StoryImager: A Unified and Efficient Framework for Coherent Story Visualization and Completion
Ming Tao, Bing-Kun Bao, Hao Tang, Yaowei Wang, Changsheng Xu
TL;DR
This work tackles coherent story visualization and completion by addressing limitations of autoregressive frame-by-frame generation, heavy history encoders, and disjoint task training. It introduces StoryImager, a unified framework that uses Storyboard-Gen for bidirectional synthesis, a Target Frame Masking strategy to unify visualization and completion, and a Frame-Story Cross Attention Module along with a Contextual Feature Extractor to ensure local frame fidelity and global story coherence, all powered by a PEFT-enabled diffusion backbone. Experiments on Pororo-SV and Flintstones-SV show that StoryImager achieves superior FID and FSD scores, enables story completion, and reduces hardware and time requirements compared to AR-LDM, with strong human evaluation results confirming improved visual quality, consistency, and relevance. The approach yields a practical, versatile tool for coherent multi-frame storytelling with efficient use of pre-trained diffusion models and parameter-efficient fine-tuning, benefiting applications in entertainment, education, and multimedia storytelling.
Abstract
Story visualization aims to generate a series of realistic and coherent images based on a storyline. Current models adopt a frame-by-frame architecture by transforming the pre-trained text-to-image model into an auto-regressive manner.

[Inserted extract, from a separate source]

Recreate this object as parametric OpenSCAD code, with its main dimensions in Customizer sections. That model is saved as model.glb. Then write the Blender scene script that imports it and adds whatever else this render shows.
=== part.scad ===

Although these models have shown notable progress, there are still three flaws. 1) The unidirectional generation of auto-regressive manner restricts the usability in many scenarios. 2) The additional introduced story history encoders bring an extremely high computational cost. 3) The story visualization and continuation models are trained and inferred independently, which is not user-friendly. To these ends, we propose a bidirectional, unified, and efficient framework, namely StoryImager. The StoryImager enhances the storyboard generative ability inherited from the pre-trained text-to-image model for a bidirectional generation. Specifically, we introduce a Target Frame Masking Strategy to extend and unify different story image generation tasks. Furthermore, we propose a Frame-Story Cross Attention Module that decomposes the cross attention for local fidelity and global coherence. Moreover, we design a Contextual Feature Extractor to extract contextual information from the whole storyline. The extensive experimental results demonstrate the excellent performance of our StoryImager. The code is available at https://github.com/tobran/StoryImager.